Album ReviewEssential
JADE - THAT'S SHOWBIZ BABY!
Bold strokes, messy joins, songs that lurch and clash and dazzle, it's an album that insists on being an event.
From the first juddering seconds of 'Angel of My Dreams' it's obvious JADE has no intention of offering the usual polite, risk-averse introduction to her solo career; instead she barrels in with something stitched together like a mad cabaret act, flipping through styles like a magician riffling a deck of cards, daring us to keep up, daring us to roll our eyes and miss the gag, and in the process making it very clear that she knows exactly what she's doing. After a decade of being one-quarter-slash-third of Britain's most successful girl group, she has absolutely no interest in behaving like the dutiful alumna with the steady mid-tempo ballad and the carefully A&R-ed guest spot – she's decided her first statement has to be part spectacle, part provocation, part confession, and all hers.
The result is an album that delights in its own contradictions. It's messy but exacting, camp but tender, wry but emotionally direct. JADE has described her approach as "Frankenstein"-ing songs together – "Frankenstein pop", if you like – and it fits: tracks veer between modes, sewn together at unlikely angles, switching register just as they seem to be settling. In less capable hands, the whole thing would dissolve into novelty, but the chaos is held in place by a centre of gravity that is pure personality. This is music that thrives on audacity, a kind of knowing, distinctly British audacity cheek with an instinct to undercut drama with humour and to let a punchline land right in the middle of a heart-on-sleeve confession.
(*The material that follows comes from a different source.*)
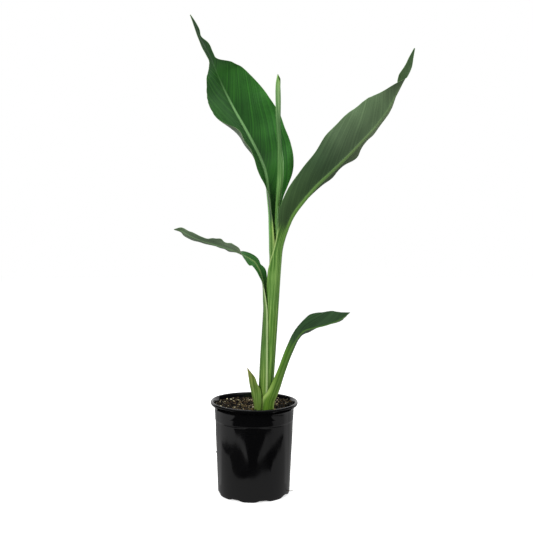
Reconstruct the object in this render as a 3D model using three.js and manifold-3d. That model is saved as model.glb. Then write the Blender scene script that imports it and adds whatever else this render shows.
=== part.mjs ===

What's most striking is how those contradictions play out across the record. One song will be a straight-faced disco fantasia, all rhapsodic synths and breathless exhortations. The next will be an abrasive tangle of distorted beats, where she casts herself as the problem in the relationship. A track that begins like a bawdy Western skit – 'Midnight Cowboy', complete with a cheeky scene-setting intro from Ncuti Gatwa – quickly mutates into a ribald club anthem. Another paints longing in oddly grotesque imagery, as if to admit insecurity by making it cartoonishly vivid. Rather than collapsing under the weight of ideas, the album feeds off their friction. Each jarring left turn is its own kind of punchline, and JADE knows exactly when to let the listener in on the joke.